A disputa sobre o lugar de Hamilton dentro da tribo conservadora é um reflexo da natureza não-ortodoxa de Hamilton em abordar a política e o direito. Mesmo assim, a obra de Hamilton foi essencialmente conservadora em sua natureza, mesmo que muitos dentro dos círculos conservadores atuais sintam-se profundamente incomodados com boa parte do legado de Hamilton. A natureza conservadora da obra de Hamilton torna-se evidente no estudo feito sobre sua vida e influência pelo historiador de Princeton, Clinton Rossiter. O livro de Rossiter “Alexander Hamilton and the Constitution” ainda é um dos melhores estudos em profundidade sobre a abordagem de Hamilton à teoria política e constitucional.

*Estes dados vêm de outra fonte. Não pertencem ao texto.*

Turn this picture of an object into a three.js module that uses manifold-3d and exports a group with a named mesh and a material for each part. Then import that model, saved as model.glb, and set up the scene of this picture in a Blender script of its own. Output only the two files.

Ainda que a política de Hamilton tenha sido frequentemente de um tipo único e peculiar (como diz Rossiter, “se Hamilton era um conservador, era o único do seu tipo”), nas obras de Hamilton uma abordagem genuinamente conservadora à política e questões da liberdade ordenada está presente. Como Rossiter aponta:
Ele adotava uma versão secular da doutrina do Pecado Original, valorizava muito a lei, a ordem e obediência, assumia e existência de classes e depositava uma mensurada confiança na classe dominante, falava sinceramente sobre o papel do sentido religioso no homem e da religião organizada na sociedade, e exibia a aprovação padrão do conservador à prudência.

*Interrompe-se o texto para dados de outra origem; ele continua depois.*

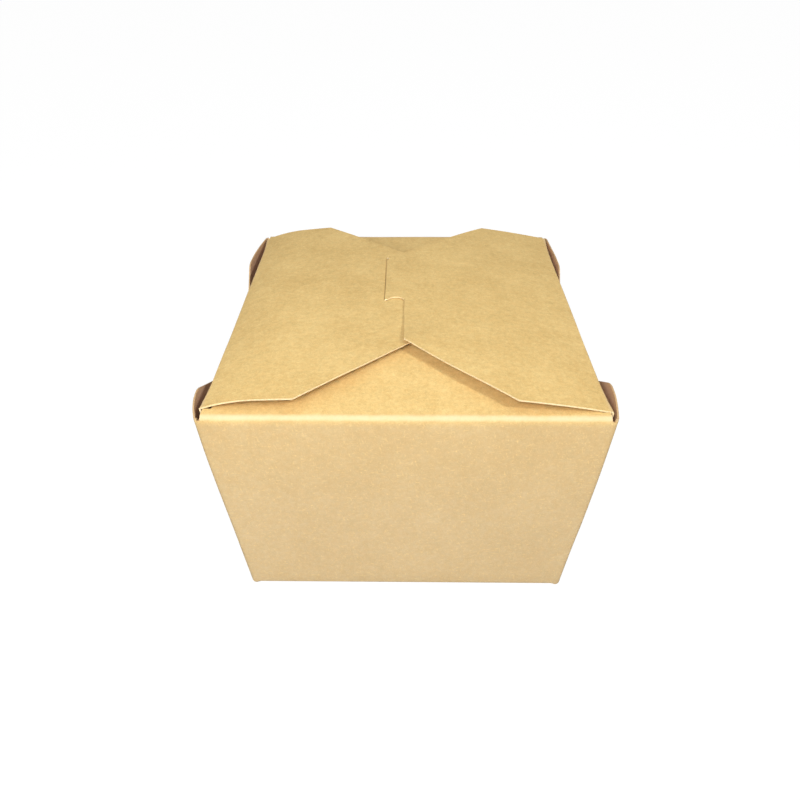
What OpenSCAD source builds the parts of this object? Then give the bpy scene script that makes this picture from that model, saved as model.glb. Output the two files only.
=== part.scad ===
// Takeaway box folded from one sheet of kraft board.
// The corners are webs that are folded flat along a diagonal and lie outside the side walls,
// so the tray has no cut below its rim. Front and rear flaps lie under the two side flaps.
// The right flap's tongue is tucked into a slit in the left flap.
// X runs across the box, the front wall faces -Y, and the base stands on z = 0.

/* [Tray] */
// Width of the base between the outer faces of the side walls
base_width = 90; // [80:1:98]
// Depth of the base over the front and rear walls
base_depth = 113.5; // [104:0.5:122]
// Width of the rim between the outer faces of the side walls
rim_width = 105; // [100:0.5:112]
// Depth of the rim over the front and rear walls
rim_depth = 130; // [125:0.5:136]
// Height of the rim above the table
rim_height = 64; // [52:1:80]

/* [Board] */
// Thickness of the board
board = 0.45; // [0.35:0.05:0.6]
// Outer radius of a soft fold
fold_r = 1.3; // [1:0.1:1.6]
// Air between two layers that lie on each other
layer_gap = 0.12; // [0.08:0.02:0.2]

/* [Web corners] */
// How far the outer leaf of a web stands off the side wall at the rim corner
web_stand_off = 1.7; // [1.5:0.1:2.2]
// How far the same leaf flares out at the end of its level top edge
web_flare = 3; // [2.6:0.1:3.6]
// Length of the level top edge of a web, from the rim corner
web_level = 16; // [12:1:18]
// Radius where the top edge turns down
web_round = 10; // [6:1:14]
// Slope below level at which the top edge then runs to the diagonal fold
web_fall = 26; // [20:1:40]
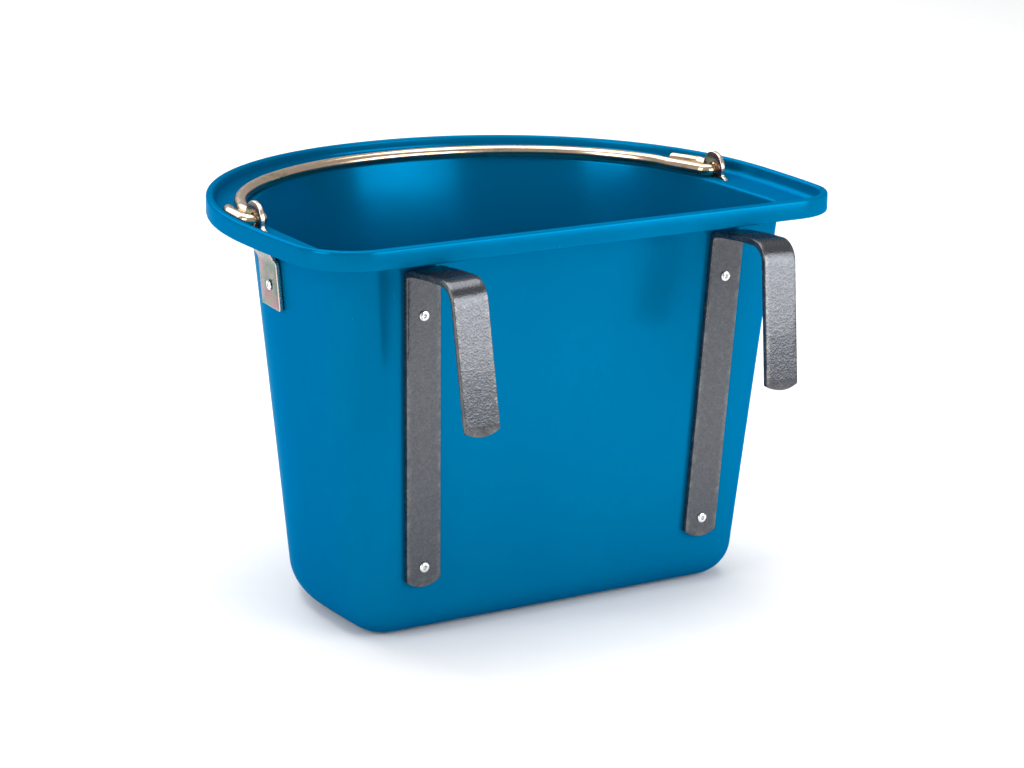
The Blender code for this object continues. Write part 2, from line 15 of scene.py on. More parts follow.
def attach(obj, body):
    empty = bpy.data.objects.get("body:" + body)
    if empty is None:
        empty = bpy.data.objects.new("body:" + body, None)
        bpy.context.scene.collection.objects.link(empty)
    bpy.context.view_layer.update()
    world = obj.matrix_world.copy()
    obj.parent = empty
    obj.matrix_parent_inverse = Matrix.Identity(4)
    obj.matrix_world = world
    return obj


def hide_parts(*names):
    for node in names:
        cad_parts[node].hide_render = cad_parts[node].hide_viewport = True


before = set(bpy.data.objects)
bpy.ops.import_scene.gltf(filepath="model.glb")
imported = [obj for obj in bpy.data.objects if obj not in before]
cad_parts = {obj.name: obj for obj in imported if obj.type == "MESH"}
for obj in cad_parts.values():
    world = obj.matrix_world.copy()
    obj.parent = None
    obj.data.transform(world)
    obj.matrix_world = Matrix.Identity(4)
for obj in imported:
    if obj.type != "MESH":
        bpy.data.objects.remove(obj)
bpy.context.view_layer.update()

GAP = 0.0003
ORIGIN_Y = 0.1320

# Heights of the moulding
RIM_TOP_Z = 0.2509
SKIRT_BOTTOM_Z = 0.2389
LEDGE_Z = 0.2416
FLANGE_THICKNESS = 0.0024
WALL_THICKNESS = 0.0026
BASE_EDGE_RADIUS = 0.0203
INSIDE_EDGE_RADIUS = 0.0177

# Plan outlines: flat back, slightly splayed sides, curved front
RIM_PLAN = {
    "half": 0.1844,
    "narrowing": 0.0069,
    "back": 0.0,
    "knee": 0.1003,
    "front": 0.2917,
    "corner": 0.0366,
}
WALL_PLAN = {
    "half": 0.1571,
    "narrowing": 0.0,
    "back": 0.0245,
    "knee": 0.1045,
    "front": 0.2657,
    "corner": 0.0256,
}
BASE_PLAN = {
    "half": 0.1367,
    "narrowing": 0.0032,
    "back": 0.0396,
    "knee": 0.1065,
    "front": 0.2241,
    "corner": 0.0256,
}
FRONT_FULLNESS = 2.1

# Rim section
LIP_WIDTH = 0.0046
LIP_EDGE_RADIUS = 0.0018
SKIRT_EDGE_RADIUS = 0.0010
SKIRT_ROOT = 0.0028
SKIRT_FOOT = 0.0025
LEDGE_FILLET = 0.0045
LEDGE_EDGE_RADIUS = 0.0018
UNDER_FLANGE_FILLET = 0.0030

# Hooks
HOOK_X = 0.1025
HOOK_SPLAY = math.radians(2.1)
HOOK_SPLAY_Z = 0.135
BAR_WIDTH = 0.0225
BAR_THICKNESS = 0.0036
BAR_EDGE = 0.0005
STRIP_BOTTOM_Z = 0.0376
BRIDGE_WALL_Z = 0.2322
BRIDGE_LEG_Z = 0.2354
BRIDGE_CROWN = 0.0008
HOOK_REACH = 0.0565
LEG_FLARE = math.radians(7.8)
LEG_BOTTOM_Z = 0.1502
WALL_SIDE_BEND = 0.0052
LEG_SIDE_BEND = 0.0120
CROWN_BEND = 0.0800
STRIP_END_ARC = 0.0040
LEG_END_ARC = 0.0034
HOOK_RIVETS_Z = (0.0464, 0.2036)

# Bail and its eyes
WIRE_RADIUS = 0.0040
PIVOT_Y = 0.1235
PIVOT_Z = LEDGE_Z + WIRE_RADIUS + GAP
BOW_LEFT_X = -0.1591
BOW_RIGHT_X = 0.1519
BOW_MIDDLE_Y = 0.1295
BOW_REACH = 0.1285
BOW_FIRST_Y = 0.1620
SHANK_LEFT = (-0.1583, 0.1520)
SHANK_RIGHT = (0.1492, 0.1490)
CROOK_LEFT_X = -0.1578
CROOK_RIGHT_X = 0.1575
SHANK_BEND = 0.0300
EYE_OUTER_X = 0.1697
EYE_FLARE = (0.1684, 0.1475)
EYE_TIP_LEFT = (-0.1654, 0.1570)
EYE_TIP_RIGHT = (0.1600, 0.1670)
EYE_FLARE_BEND = 0.0046
EYE_BEND = 0.0058
WIRE_CUT_EDGE = 0.0006

# Bail brackets
PLATE_THICKNESS = 0.0028
PLATE_NEAR_Y = 0.10625
PLATE_FAR_Y = 0.1341
PLATE_BOTTOM_Z = 0.1930
PLATE_SHOULDER_Z = 0.2245
PLATE_EDGE = 0.0005
PLATE_FOOT_RADIUS = 0.0012
SHOULDER_RADIUS = 0.0020
NECK_WIDTH = 0.0212
NECK_FLARE = 0.0046
NECK_FLARE_RISE = 0.0025
EAR_X = 0.1637
EAR_RADIUS = 0.0108
EAR_RISE = 0.0012
EAR_HOLE_RADIUS = 0.0049
JOGGLE_START_Z = 0.2200
JOGGLE_END_Z = 0.2360
BRACKET_RIVET_Y = 0.1185
BRACKET_RIVET_Z = 0.2076
SLOT_PLAY = 0.0006
SLOT_DEPTH = 0.0090
SLOT_BELOW_LEDGE = 0.0060

# Blind rivets, their pins and backing washers
RIVET_SHANK_RADIUS = 0.0016
RIVET_HOLE_RADIUS = 0.0019
HOLE_DEPTH = 2.3 * WALL_THICKNESS
RIVET_HEAD_RADIUS = 0.0032
RIVET_HEAD_HEIGHT = 0.0011
RIVET_BORE_RADIUS = 0.00115
BULGE_RADIUS = 0.0026
BULGE_LENGTH = 0.0030
PIN_RADIUS = 0.00085
PIN_HEAD_RADIUS = 0.00155
PIN_HEAD_LENGTH = 0.0020
PIN_RECESS = 0.0005
WASHER_RADIUS = 0.0050
WASHER_THICKNESS = 0.0008

# The pin's torn end
PIN_TEAR = 0.00022
PIN_TEAR_GRAIN = 1400
PIN_TEAR_MIDDLE = 0.4

# Mesh resolution: steps round the outline, then up the tub's section
BACK_STEPS = 22
CORNER_STEPS = 14
SIDE_STEPS = 12
FRONT_STEPS = 64
BASE_EDGE_STEPS = 12
WALL_LEVELS = 18
FILLET_STEPS = 5
SKIRT_EDGE_STEPS = 4
LIP_EDGE_STEPS = 6
LEDGE_LEVELS = 5

# Mesh resolution: bars, plates, wire and rivets
BEND_STEP = 0.07
BAR_STEP = 0.004
BAR_FACE_STEPS = 8
BAR_EDGE_STEPS = 3
SHARPEST_BAR_EDGE = 0.0001
PLATE_EDGE_STEPS = 3
FOOT_STEPS = 4
SHOULDER_STEPS = 6
FLARE_STEPS = 6
EAR_STEPS = 48
EAR_HOLE_STEPS = 40
RIVET_HOLE_STEPS = 24
JOGGLE_LEVELS = 16
WIRE_BEND_STEP = 0.12
WIRE_SIDES = 28
WIRE_CUT_STEPS = 3
BOW_STEPS = 160
ROUND_SIDES = 48
RIVET_HEAD_STEPS = 8
BULGE_STEPS = 8
PIN_SIDES = 24
PIN_HEAD_STEPS = 6

# Angles over which an edge stays sharp, in degrees
TUB_SHARP = 38.0
BAR_SHARP = 50.0
WIRE_SHARP = 60.0
RIVET_SHARP = 40.0

# Camera
CAMERA_PLACE = Vector((-0.9155, -1.5798, 0.6277))
CAMERA_AZIMUTH = math.radians(-30.625)
CAMERA_ELEVATION = math.radians(15.476)
CAMERA_ROLL = math.radians(0.56)
CAMERA_LENS = 105.45
CAMERA_SENSOR = 36.0
CAMERA_SHIFT = (-0.0011, -0.0001)
CAMERA_CLIP_START = 0.05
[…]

Hamilton desprezava ideólogos, condenava a “gula por inovação”, e declarava-se mais propenso a “incorrer nas negativas inconviências do atraso do que nos estragos da expediência imprudente”. Sempre com o pé atrás com relação aos pregadores de uma “perfeição ideal”, certo de que ele nunca veria “uma obra perfeita de um homem imperfeito”, ele estava preparado para deixar muito ao acaso, e presumivelmente ao trabalho da prescrição e do processo social. Nunca foi tão eloquente como quando discutiu sobre o tema favorito do conservador: o caráter misto de todas as benesses que recaem sobre os homens. “A verdade é que”, escreveu a Robert Morris em 1781, “em assuntos humanos, não há algo bom, puro ou isento de mistura.” “É destino de tudo que é humano” palestrava à Rufus King em 1791, “diluir uma porção de mal com o bem.”

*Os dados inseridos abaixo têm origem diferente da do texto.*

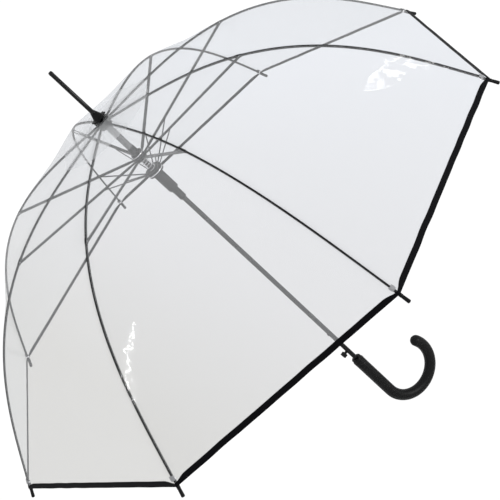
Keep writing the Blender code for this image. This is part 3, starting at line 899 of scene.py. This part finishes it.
def build_floor():
    """A wide pale floor below the handle, as bright to the camera as the studio round it."""
    made, nodes, links = new_material("floor_white")
    place = nodes.new("ShaderNodeNewGeometry")
    # Behind the film the floor shows the same painted shade and light as the studio.
    is_camera, colour = backdrop_and_film_shade(nodes, links, place.outputs["Position"], -0.6, 1.2)
    out = nodes.new("ShaderNodeOutputMaterial")
    matte = nodes.new("ShaderNodeBsdfDiffuse")
    matte.inputs["Color"].default_value = (0.9, 0.9, 0.9, 1)
    bright = nodes.new("ShaderNodeEmission")
    links.new(colour, bright.inputs["Color"])
    mix = nodes.new("ShaderNodeMixShader")
    links.new(is_camera, mix.inputs["Fac"])
    links.new(matte.outputs[0], mix.inputs[1])
    links.new(bright.outputs[0], mix.inputs[2])
    links.new(mix.outputs[0], out.inputs["Surface"])
    mesh = bpy.data.meshes.new("floor")
    corners = [(x * FLOOR_HALF, y * FLOOR_HALF, FLOOR_Z) for x, y in ((-1, -1), (1, -1), (1, 1), (-1, 1))]
    mesh.from_pydata(corners, [], [(0, 1, 2, 3)])
    mesh.materials.append(made)
    floor = bpy.data.objects.new("floor", mesh)
    bpy.context.scene.collection.objects.link(floor)


def build_finishes():
    """The object's materials, by name."""
    steel, enamel, rubber = (0.004, 0.004, 0.0045), (0.002, 0.002, 0.0022), (0.004, 0.004, 0.0042)
    sleeve, tab = (0.16, 0.16, 0.165), (0.30, 0.30, 0.31)
    return {
        "film": film_material("clear_film_sheet", 0.205, 0.27, 0.03, 0.16),
        # The welded seam over each rib is real; its near lack of haze is painted shade, the rib's shadow
        # on the film's glow.
        "shaded_weld": film_material("clear_film_seam", 0.01, 0.03, 0.012, 0.08),
        "patch": film_material("clear_film_patch", 0.34, 0.36, 0.02, 0.10),
        "ribbon": ribbon_material(),
        "steel": principled("black_painted_steel", steel, 0.26, 0.00001, 900, specular=0.20),
        "enamel": principled("black_gloss_enamel", enamel, 0.12, 0.000005, 700, specular=0.30),
        "plastic": principled("black_moulded_plastic", steel, 0.42, 0.00003, 1200, specular=0.14),
        "rubber": principled("soft_grip_black", rubber, 0.40, 0.00002, 1500, specular=0.16),
        "bright": principled("bright_spring_steel", (0.80, 0.80, 0.82), 0.24, metallic=1.0),
        "sleeve": principled("pale_sleeve_plastic", sleeve, 0.45, 0.00003, 900, tone_vary=0.5),
        "tab": principled("pale_tab_plastic", tab, 0.35, 0.00002, 900),
    }


def main():
    """Set the stage, then build the pieces from the film down to the handle."""
    bpy.context.scene.view_settings.view_transform = "Standard"
    build_camera()
    build_world()
    build_floor()
    for light in LIGHTS:
        area_light(*light)
    looks = build_finishes()
    steel, plastic, bright = looks["steel"], looks["plastic"], looks["bright"]
    finish_nodes({
        "black_steel": steel, "black_plastic": plastic, "handle_grip": looks["rubber"],
        "clear_film": looks["film"], "hem_binding": looks["ribbon"], "spring_steel": bright,
    })
    build_film(looks["film"], looks["shaded_weld"], looks["patch"])
    build_hem(looks["ribbon"])
    build_ribs(steel)
    build_tips(plastic, bright)
    build_corner_tabs(looks["tab"])
    build_joints(steel, bright)
    build_ferrule(looks["enamel"], plastic)
    softened("top_cap", "cap_disc", 0.0004, plastic, "mast")
    softened("top_notch", "notch_block", 0.0003, plastic, "mast")
    build_sleeve(looks["sleeve"])
    band("hub_band", 0.0100, HUB_Z + 0.0062, bright, "hub")
    band("runner_band", 0.0140, RUNNER_Z - 0.0040, bright, "runner")
    softened("upper_hub", "hub_block", 0.0003, plastic, "hub")
    softened("runner", "runner_block", 0.0004, plastic, "runner")
    softened("release_button", "button_block", 0.0009, plastic, "button")
    wire_hoop("notch_wire", PIVOT_R, NOTCH_Z, bright, "mast")
    wire_hoop("hub_wire", PIVOT_R, HUB_Z, bright, "hub")
    wire_hoop("runner_wire", LINK_R, RUNNER_Z, bright, "runner")
    build_spring(bright)
    build_handle(looks["rubber"])


main()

Diferente de Jefferson, que cativou-se com a Revolução Francesa, Hamilton entendeu imediatamente que a Revolução Francesa era nada mais que um sanguinolento ataque à própria idéia de ordem civilizada. Como nota Rossiter, “ele escreve exatamente como Burke ou Adams em seus ataques ao “Grande MONSTRO” por sua impiedade, crueldade e licenciosiadade, pela reprodução da anarquia que leva direto ao despotismo, pela sua sanha de mudança e assaltos à propriedade pela sua imposição da “tirania do jacobinismo, que confunde e nivela tudo por baixo.”
Ainda que pouco se duvide de que Hamilton sentiria-se incomodado com porções da retórica ideológica empregada pela direita moderna, o conservadorismo (confiados na observação de Russell Kirk) não é essencialmente um compromisso ideológico. É um compromisso com a tradição, a prescrição, o costume e a prudência, bem como uma convicção permanente nos princípios da religião e da justiça natural. Compare as visões de Hamilton, como explicadas por Rossiter acima, com a enunciação de Kirk da abordagem conservadora fundamental às questões de ordem política e legal. Há um entendimento entre Hamilton e Kirk. A apreciação de Kirk sobre a contribuição de Hamilton para o conservadorismo está em seu Portable Conservative Reader, que contém trechos da obra de Hamilton (e, curiosamente, nenhum da obra de Jefferson).
Isso não significa que Hamilton se sentiria em casa no Partido Republicano moderno —Rossiter aponta em seu estudo de Hamilton (impresso em 1964 durante a ascensão da ala Goldwater-Reagan do GOP) que “Hamilton não era um modelo para o conservador médio imitar”. Hamilton acreditava muito em um governo ativo, restrito por limites constitucionais mas livre para auxiliar o desenvolvimento do país através de melhorias internas e apoio à indústria americana, como Rossiter aponta. Em muitos assuntos —sua recusa em perpetuar a posição privilegiada dos agricultores escravocratas sulistas na incipiente república e seu compromisso com a industrialização da economia americana, para ficar em duas — Hamilton poderia abraçar uma posição radical também. Como Burke ou Lincoln, Hamilton é difícil de localizar em nossas categorias ideológicas —para citar Rossiter aqui, Hamilton tem a “habilidade de desafiar a classificação.” Mas como Burke e Lincoln, os princípios políticos fundamentais de Hamilton, seus instintos, eram conservadores.
Em uma época onde nosso país (EUA) encara uma polarização política crescente e uma crise econômica sem fim, uma maior apreciação dos elementos do conservadorismo que transcendem o teor ideológico do momento deveria levar aqueles na direita a estudar a visão e as idéias de Hamilton com olho atento.